Pendant ce temps, l’UE, collectivement et l’Italie individuellement, ont conclu des accords avec la Libye en 2017 pour renvoyer les demandeurs d’asile vers des camps de détention dans lesquels les détenus sont violés et torturés – une politique bien plus répugnante que tout ce que le Royaume-Uni ou Trump ont jamais mis en œuvre. Et pourtant, l’immigration totale vers le bloc s’est maintenue à des niveaux élevés, même après que l’afflux de demandeurs d’asile en provenance de Syrie et d’ailleurs lors de la crise migratoire de 2015 se soit atténué.

De Haas affirme que les gouvernements soucieux de dissuader l’immigration irrégulière dépenseraient moins dans les théâtres de la sécurité des frontières et davantage dans la recherche et l’expulsion des immigrants sans papiers sur le marché du travail. L’agence américaine de contrôle de l’immigration et des douanes, connue pour sa politique stricte aux frontières, ne consacre qu’un huitième de son budget aux enquêtes sur la sécurité intérieure. Depuis 1986, date à laquelle l’emploi d’immigrants sans papiers est devenu un délit pénal, il n’y a généralement eu que 15 à 20 poursuites par an, avec des amendes dérisoires allant de 583 $ à 4 667 $. Il existe un manque similaire d’application en Europe.

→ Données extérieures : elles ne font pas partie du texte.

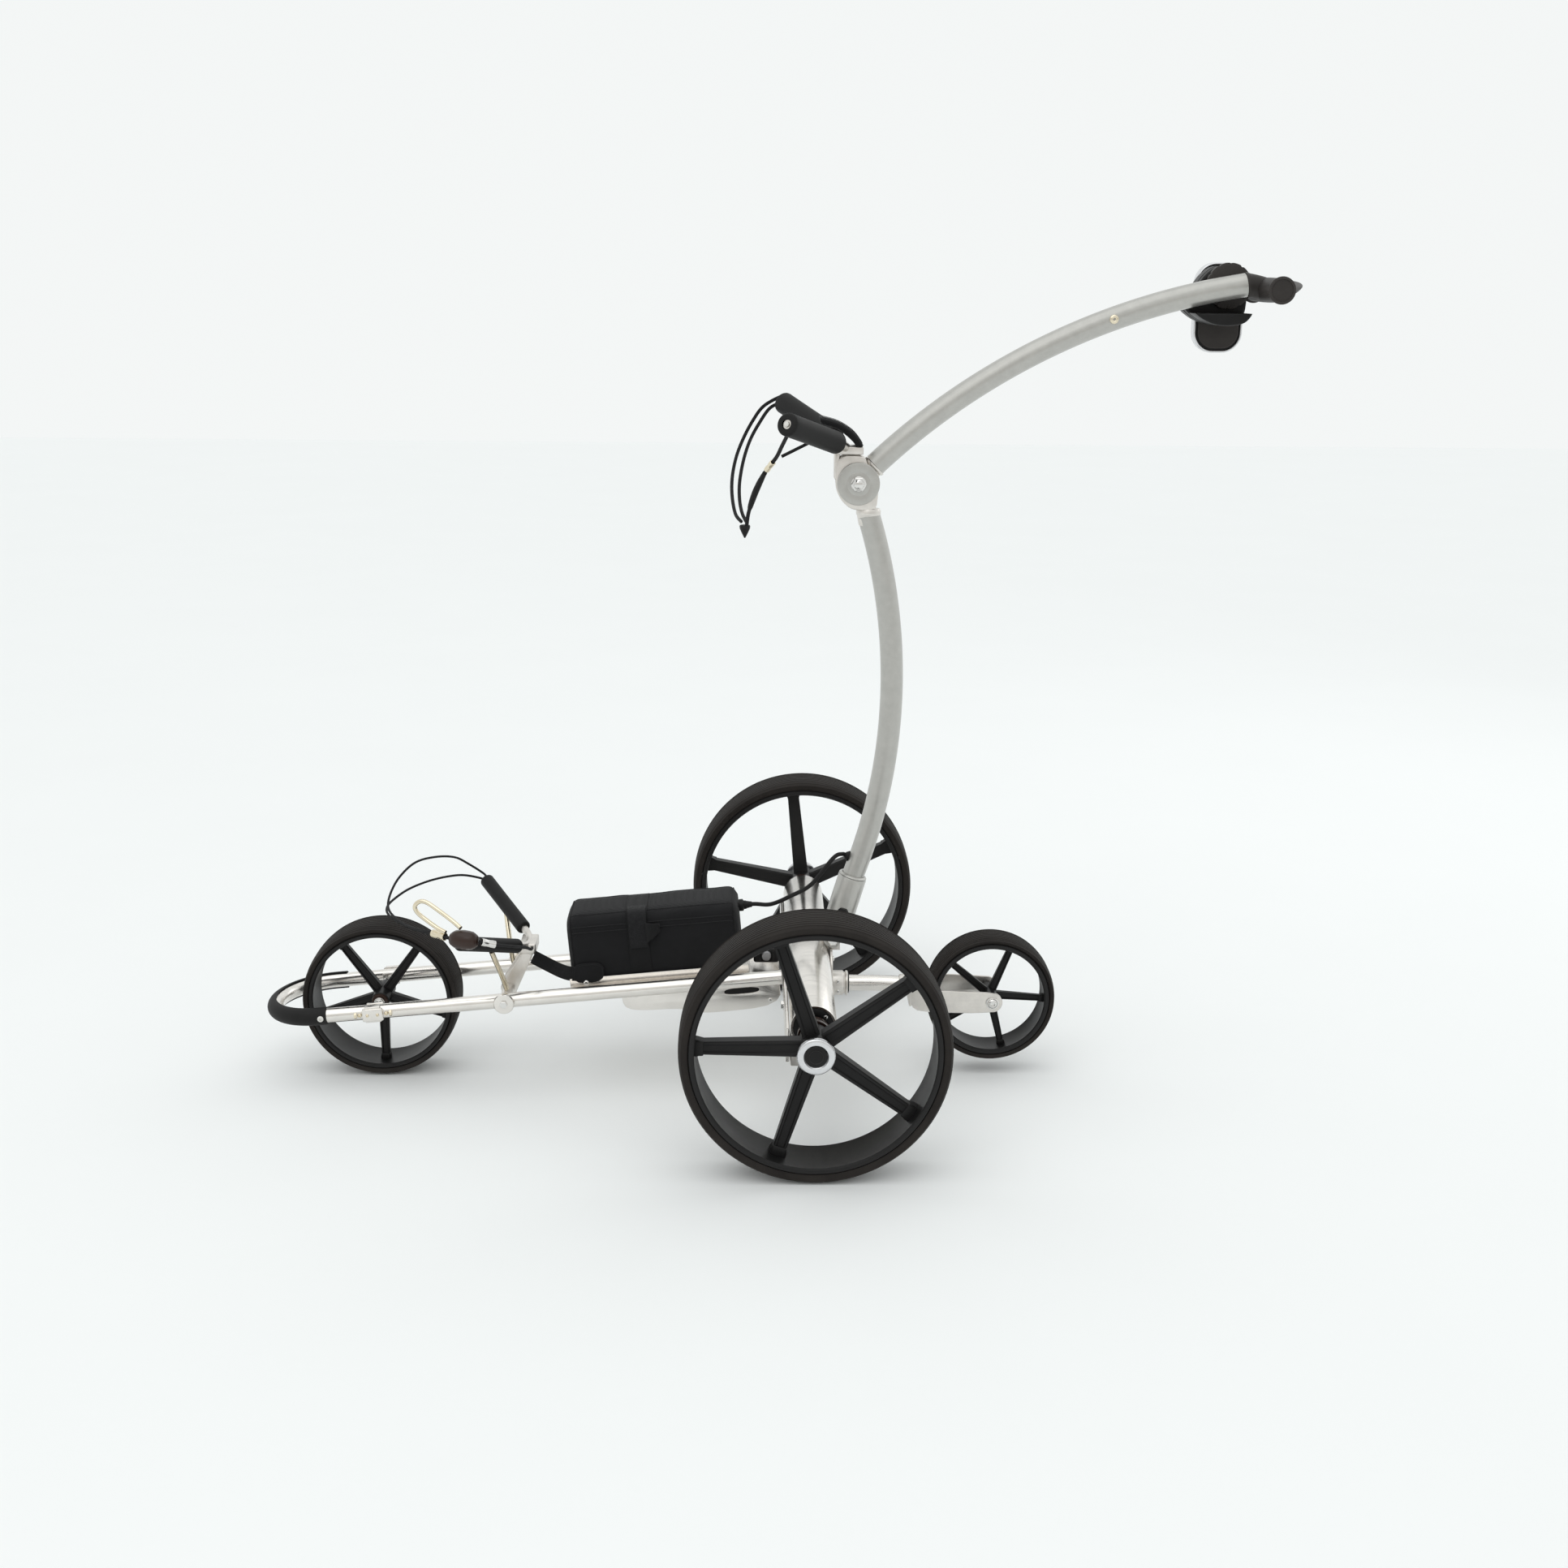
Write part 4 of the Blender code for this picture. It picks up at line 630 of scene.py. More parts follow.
def drive_side(side, sign, photo_turn):
    body = side + "_drive"
    spot = at(0, sign * TRACK_HALF, WHEEL_Z)
    wheel(body, body, (side + "_drive_wheel", side + "_drive_tyre"), spot, radius=WHEEL_Z, width=0.062,
          rim_in=0.1275, hub_r=0.0165, hub_half=0.0245, spoke_w=0.0155, photo_turn=photo_turn, facing=sign)
    out = [outward(sign), to(spot)]
    ring = annulus([(0.0120, 0.0248), (0.0185, 0.0248), (0.0200, 0.0256), (0.0204, 0.0268), (0.0204, 0.0292),
                    (0.0196, 0.0306), (0.0180, 0.0313), (0.0150, 0.0314), (0.0133, 0.0311), (0.0127, 0.0302),
                    (0.0120, 0.0296)], 72)
    piece(side + "_hub_ring", moved(ring, *out), "silver_trim", body, side + "_hub_cap")
    disc = revolve([(0.0001, 0.0262), (0.0119, 0.0262), (0.0119, 0.0298), (0.0112, 0.0304), (0.0070, 0.0307),
                    (0.0001, 0.0308)], 56)
    mark = annulus([(0.0066, 0.0304), (0.0078, 0.0309), (0.0080, 0.0311), (0.0074, 0.0312)], 40)
    piece(side + "_hub_disc", moved(joined("disc", [disc, mark]), *out), "black_plastic", body)
    clutch = annulus([(0.0070, -0.0440), (0.0150, -0.0440), (0.0166, -0.0430), (0.0172, -0.0405),
                      (0.0172, -0.0345), (0.0160, -0.0335), (0.0160, -0.0310), (0.0185, -0.0300),
                      (0.0185, -0.0248), (0.0070, -0.0248)], 64)
    piece(side + "_clutch_collar", moved(clutch, *out), "brown_plastic", body)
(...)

Mais certains électeurs et législateurs ont-ils enfin détecté le tour de passe-passe ? Au Royaume-Uni, Rishi Sunak, le successeur de Johnson au poste de Premier ministre conservateur, a malheureusement continué à tenter de mettre en œuvre le plan extrêmement peu pratique du Rwanda. Son échec a attisé le sentiment anti-immigration parmi de nombreux députés conservateurs.

Il y a eu une purge des types modérés de centre-droit favorables aux entreprises dans son parti après le Brexit, laissant trop peu de députés s’opposer aux idéologues nativistes. Sunak a été contraint d’apaiser ces derniers en prenant diverses mesures économiquement préjudiciables, notamment en augmentant le seuil salarial pour les visas familiaux et en empêchant les étudiants étrangers d’amener des parents au Royaume-Uni, malgré les énormes revenus d’exportation de la Grande-Bretagne provenant de l’enseignement supérieur.

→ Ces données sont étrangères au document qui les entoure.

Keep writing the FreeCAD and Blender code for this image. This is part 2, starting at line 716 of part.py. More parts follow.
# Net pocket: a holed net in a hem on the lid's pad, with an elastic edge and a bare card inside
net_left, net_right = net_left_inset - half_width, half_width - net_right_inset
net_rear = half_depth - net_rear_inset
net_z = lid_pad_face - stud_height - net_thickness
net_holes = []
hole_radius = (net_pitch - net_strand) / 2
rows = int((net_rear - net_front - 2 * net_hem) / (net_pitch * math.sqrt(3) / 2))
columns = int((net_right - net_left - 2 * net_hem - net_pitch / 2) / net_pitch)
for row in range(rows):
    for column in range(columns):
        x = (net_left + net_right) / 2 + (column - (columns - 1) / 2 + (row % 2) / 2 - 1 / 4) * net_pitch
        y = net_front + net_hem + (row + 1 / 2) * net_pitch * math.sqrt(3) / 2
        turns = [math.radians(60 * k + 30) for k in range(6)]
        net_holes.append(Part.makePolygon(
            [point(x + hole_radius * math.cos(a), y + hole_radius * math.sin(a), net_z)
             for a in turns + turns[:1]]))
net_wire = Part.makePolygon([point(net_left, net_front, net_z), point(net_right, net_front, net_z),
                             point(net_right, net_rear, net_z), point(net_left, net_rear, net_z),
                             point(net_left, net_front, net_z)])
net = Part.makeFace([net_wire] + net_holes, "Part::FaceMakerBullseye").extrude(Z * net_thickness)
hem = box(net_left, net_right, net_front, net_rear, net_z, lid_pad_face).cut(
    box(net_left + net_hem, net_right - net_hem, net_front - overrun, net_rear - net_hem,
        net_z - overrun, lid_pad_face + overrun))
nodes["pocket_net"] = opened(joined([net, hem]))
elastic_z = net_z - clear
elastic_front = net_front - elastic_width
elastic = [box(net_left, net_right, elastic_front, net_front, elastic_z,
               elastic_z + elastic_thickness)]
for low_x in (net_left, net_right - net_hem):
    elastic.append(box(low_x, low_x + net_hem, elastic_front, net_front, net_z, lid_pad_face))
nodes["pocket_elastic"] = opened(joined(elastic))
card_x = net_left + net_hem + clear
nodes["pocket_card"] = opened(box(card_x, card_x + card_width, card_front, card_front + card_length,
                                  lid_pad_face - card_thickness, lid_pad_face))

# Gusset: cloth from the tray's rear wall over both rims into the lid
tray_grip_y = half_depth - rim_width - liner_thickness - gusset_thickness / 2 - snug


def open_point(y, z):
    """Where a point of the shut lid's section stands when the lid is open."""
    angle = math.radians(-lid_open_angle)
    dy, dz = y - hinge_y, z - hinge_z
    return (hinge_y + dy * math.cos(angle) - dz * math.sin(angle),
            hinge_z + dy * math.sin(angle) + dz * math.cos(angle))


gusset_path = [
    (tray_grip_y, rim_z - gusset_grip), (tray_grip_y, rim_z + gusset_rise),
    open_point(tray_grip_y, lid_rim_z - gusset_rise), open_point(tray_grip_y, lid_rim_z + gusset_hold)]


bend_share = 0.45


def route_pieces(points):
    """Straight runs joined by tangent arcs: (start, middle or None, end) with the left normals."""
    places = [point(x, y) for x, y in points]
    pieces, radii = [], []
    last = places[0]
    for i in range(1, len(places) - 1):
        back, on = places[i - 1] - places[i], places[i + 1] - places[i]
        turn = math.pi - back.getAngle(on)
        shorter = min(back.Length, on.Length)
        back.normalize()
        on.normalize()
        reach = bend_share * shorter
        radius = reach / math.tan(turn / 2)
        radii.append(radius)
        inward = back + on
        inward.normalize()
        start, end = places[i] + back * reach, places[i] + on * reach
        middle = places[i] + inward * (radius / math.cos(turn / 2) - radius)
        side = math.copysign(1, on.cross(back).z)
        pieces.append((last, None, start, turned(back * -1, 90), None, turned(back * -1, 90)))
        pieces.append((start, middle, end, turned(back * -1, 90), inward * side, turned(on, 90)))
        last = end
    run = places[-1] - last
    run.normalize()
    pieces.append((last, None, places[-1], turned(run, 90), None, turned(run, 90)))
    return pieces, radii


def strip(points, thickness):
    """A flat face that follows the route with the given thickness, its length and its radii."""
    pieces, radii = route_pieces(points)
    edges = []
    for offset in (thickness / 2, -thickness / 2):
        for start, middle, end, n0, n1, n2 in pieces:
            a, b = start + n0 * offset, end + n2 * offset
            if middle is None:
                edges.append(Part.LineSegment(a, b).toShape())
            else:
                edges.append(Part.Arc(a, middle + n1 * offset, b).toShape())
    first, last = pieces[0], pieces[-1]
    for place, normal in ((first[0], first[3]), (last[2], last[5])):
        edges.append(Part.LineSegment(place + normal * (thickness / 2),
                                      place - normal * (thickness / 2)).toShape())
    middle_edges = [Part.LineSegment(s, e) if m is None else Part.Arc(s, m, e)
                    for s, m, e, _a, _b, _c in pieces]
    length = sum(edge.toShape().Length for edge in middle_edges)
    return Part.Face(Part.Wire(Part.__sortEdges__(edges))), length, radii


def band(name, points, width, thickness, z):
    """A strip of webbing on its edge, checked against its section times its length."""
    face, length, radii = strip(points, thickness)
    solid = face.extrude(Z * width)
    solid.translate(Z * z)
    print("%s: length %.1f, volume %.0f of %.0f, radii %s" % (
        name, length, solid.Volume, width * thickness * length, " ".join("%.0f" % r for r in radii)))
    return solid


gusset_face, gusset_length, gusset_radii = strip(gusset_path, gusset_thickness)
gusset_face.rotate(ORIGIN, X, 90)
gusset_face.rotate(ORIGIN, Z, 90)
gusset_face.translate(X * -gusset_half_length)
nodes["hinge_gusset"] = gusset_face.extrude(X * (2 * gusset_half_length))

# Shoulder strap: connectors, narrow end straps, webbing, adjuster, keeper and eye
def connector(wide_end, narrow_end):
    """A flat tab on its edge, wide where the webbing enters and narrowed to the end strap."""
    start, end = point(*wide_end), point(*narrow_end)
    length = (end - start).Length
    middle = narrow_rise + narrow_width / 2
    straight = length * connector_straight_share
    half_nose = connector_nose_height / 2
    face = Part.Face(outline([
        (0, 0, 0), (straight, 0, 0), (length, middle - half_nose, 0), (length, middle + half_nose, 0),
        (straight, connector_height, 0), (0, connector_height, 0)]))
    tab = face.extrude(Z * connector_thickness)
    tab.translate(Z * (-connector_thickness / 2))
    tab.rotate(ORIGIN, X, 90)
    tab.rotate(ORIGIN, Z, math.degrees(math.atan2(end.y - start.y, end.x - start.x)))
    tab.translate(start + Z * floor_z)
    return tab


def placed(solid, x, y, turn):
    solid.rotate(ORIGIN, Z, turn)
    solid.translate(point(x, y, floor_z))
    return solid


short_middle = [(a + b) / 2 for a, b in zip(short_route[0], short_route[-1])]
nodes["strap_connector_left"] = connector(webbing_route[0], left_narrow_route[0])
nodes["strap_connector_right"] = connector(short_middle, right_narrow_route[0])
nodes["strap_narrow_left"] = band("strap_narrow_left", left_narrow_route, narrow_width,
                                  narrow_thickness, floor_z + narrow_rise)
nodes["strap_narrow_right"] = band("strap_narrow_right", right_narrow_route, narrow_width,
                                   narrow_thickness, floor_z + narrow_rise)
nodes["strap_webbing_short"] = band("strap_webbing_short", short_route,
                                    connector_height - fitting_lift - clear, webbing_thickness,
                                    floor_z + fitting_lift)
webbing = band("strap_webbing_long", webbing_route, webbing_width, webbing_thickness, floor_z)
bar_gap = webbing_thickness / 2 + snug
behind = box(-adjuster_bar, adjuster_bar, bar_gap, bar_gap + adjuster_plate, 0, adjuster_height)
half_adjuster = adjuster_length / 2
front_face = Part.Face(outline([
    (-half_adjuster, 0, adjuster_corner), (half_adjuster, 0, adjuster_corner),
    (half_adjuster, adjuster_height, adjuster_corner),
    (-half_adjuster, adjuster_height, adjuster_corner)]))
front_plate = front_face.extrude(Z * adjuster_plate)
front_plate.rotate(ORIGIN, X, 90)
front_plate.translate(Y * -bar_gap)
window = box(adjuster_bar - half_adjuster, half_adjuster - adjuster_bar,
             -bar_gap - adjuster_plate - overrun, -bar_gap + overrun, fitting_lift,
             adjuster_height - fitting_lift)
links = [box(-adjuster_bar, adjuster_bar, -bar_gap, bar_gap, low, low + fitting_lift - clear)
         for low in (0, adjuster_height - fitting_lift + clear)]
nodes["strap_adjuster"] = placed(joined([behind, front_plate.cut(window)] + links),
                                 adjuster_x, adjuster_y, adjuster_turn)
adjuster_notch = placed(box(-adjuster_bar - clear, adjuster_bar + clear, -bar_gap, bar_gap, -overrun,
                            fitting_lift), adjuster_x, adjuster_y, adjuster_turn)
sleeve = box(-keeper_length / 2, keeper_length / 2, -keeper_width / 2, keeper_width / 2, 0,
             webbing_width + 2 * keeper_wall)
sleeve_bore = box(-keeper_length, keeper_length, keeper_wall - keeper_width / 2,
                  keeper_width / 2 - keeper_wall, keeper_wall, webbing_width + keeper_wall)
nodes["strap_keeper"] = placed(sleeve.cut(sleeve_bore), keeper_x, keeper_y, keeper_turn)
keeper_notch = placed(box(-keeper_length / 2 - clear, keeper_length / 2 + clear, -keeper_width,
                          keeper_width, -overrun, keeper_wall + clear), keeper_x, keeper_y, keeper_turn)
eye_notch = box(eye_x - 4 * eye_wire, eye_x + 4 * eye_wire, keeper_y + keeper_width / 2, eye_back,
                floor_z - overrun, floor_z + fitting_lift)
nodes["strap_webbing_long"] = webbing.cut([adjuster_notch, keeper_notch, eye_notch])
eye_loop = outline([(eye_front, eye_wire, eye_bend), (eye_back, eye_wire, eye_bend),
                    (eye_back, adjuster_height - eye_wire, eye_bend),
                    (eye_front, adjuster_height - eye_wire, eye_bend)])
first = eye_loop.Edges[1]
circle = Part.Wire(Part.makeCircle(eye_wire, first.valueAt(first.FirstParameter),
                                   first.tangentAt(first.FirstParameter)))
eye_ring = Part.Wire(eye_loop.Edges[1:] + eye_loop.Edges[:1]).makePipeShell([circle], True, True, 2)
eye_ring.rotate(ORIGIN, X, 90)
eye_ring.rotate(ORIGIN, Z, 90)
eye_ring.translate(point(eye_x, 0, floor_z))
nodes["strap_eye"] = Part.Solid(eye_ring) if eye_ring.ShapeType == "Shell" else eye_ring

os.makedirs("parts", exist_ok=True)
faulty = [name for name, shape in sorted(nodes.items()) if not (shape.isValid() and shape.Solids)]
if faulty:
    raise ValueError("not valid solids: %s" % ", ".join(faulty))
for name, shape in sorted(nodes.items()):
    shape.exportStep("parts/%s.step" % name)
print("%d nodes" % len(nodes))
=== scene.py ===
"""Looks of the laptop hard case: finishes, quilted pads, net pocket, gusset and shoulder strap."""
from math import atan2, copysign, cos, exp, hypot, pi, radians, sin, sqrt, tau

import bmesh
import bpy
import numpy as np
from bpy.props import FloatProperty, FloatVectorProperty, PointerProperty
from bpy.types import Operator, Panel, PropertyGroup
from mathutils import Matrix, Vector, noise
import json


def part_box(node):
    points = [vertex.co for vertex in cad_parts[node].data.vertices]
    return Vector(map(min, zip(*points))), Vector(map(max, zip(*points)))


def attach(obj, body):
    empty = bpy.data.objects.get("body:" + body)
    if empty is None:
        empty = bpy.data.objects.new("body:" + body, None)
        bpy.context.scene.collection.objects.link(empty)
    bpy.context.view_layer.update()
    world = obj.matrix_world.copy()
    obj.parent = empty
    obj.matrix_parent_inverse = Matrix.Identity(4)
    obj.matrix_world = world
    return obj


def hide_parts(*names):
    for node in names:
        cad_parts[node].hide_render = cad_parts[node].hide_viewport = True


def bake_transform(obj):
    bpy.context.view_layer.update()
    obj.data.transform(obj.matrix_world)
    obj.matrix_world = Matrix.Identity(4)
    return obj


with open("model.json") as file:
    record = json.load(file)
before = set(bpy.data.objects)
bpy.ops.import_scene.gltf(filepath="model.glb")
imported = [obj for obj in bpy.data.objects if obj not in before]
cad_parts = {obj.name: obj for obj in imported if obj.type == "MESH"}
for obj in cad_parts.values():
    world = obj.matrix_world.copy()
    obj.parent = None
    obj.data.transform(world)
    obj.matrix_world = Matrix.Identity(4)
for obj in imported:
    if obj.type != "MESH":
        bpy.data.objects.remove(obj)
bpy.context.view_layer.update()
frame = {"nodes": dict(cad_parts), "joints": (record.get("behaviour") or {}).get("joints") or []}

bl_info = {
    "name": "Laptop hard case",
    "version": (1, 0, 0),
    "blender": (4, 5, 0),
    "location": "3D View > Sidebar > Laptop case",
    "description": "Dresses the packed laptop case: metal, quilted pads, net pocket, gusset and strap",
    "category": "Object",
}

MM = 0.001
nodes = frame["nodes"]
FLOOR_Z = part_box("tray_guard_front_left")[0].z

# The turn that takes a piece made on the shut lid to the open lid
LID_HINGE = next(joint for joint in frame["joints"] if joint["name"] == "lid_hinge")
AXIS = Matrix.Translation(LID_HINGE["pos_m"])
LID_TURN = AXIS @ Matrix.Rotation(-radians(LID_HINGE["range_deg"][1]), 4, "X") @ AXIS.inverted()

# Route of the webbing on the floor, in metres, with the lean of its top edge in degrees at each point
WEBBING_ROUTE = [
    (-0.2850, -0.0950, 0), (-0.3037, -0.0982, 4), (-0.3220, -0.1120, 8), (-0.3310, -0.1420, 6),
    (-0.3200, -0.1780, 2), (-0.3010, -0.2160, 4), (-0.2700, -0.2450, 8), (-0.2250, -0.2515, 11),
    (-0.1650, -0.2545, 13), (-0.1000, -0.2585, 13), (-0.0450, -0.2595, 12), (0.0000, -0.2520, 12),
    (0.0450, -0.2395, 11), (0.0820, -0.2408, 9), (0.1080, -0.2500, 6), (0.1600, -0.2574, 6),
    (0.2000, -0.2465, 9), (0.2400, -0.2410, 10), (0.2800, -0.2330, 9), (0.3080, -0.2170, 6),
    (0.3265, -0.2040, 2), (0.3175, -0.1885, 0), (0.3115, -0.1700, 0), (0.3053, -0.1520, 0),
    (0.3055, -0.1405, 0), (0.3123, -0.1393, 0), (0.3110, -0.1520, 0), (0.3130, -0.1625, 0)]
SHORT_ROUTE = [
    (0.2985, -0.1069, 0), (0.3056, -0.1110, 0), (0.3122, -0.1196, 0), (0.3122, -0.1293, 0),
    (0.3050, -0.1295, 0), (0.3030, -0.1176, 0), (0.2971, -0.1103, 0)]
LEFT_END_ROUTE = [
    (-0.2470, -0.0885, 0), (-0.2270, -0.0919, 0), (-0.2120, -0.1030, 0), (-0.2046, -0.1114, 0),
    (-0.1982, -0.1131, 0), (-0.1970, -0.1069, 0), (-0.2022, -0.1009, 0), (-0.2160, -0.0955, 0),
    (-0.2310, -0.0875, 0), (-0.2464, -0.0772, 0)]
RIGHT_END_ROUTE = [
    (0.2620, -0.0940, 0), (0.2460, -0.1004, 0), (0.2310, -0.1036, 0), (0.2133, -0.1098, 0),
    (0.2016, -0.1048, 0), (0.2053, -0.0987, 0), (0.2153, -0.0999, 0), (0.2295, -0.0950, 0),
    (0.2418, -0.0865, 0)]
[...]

Au sein de l’UE, des dirigeants tels que la Première ministre populiste de droite italienne Giorgia Meloni, qui a surfé sur une vague de rhétorique anti-immigration au pouvoir en 2022, continuent de jouer au vieux jeu du double jeu. Son gouvernement a empêché les groupes humanitaires de secourir les migrants en Méditerranée tout en créant près d’un demi-million de permis de travail pour les immigrants non européens.

L’UE collectivement, qui craint perdre la concurrence mondiale pour les travailleurs à haute productivité, tente de la même manière d’attirer des migrants qualifiés non européens avec un «vivier de talents » surnommé à juste titre « Tinder pour l’emploi ». Mais une vague de candidats fervents anti-immigration figure en bonne place dans les sondages à l’approche des élections parlementaires européennes de cette année. Si Trump est réélu en 2024, ses commentaires répulsifs sur les immigrés sans papiers qui empoisonnent le sang de l’Amérique susciteront également l’attente d’une répression générale.

Peut-être, en particulier au Royaume-Uni, le jeu de la dureté envers les réfugiés et de la douceur envers les travailleurs est-il terminé. Le public a trouvé le truc et chahute le prestidigitateur. Mais si l’alternative consiste à prendre le risque d’être réellement honnête avec les électeurs, les gouvernements pourraient penser que cela vaut la peine de tenter à nouveau cette ruse bien rodée.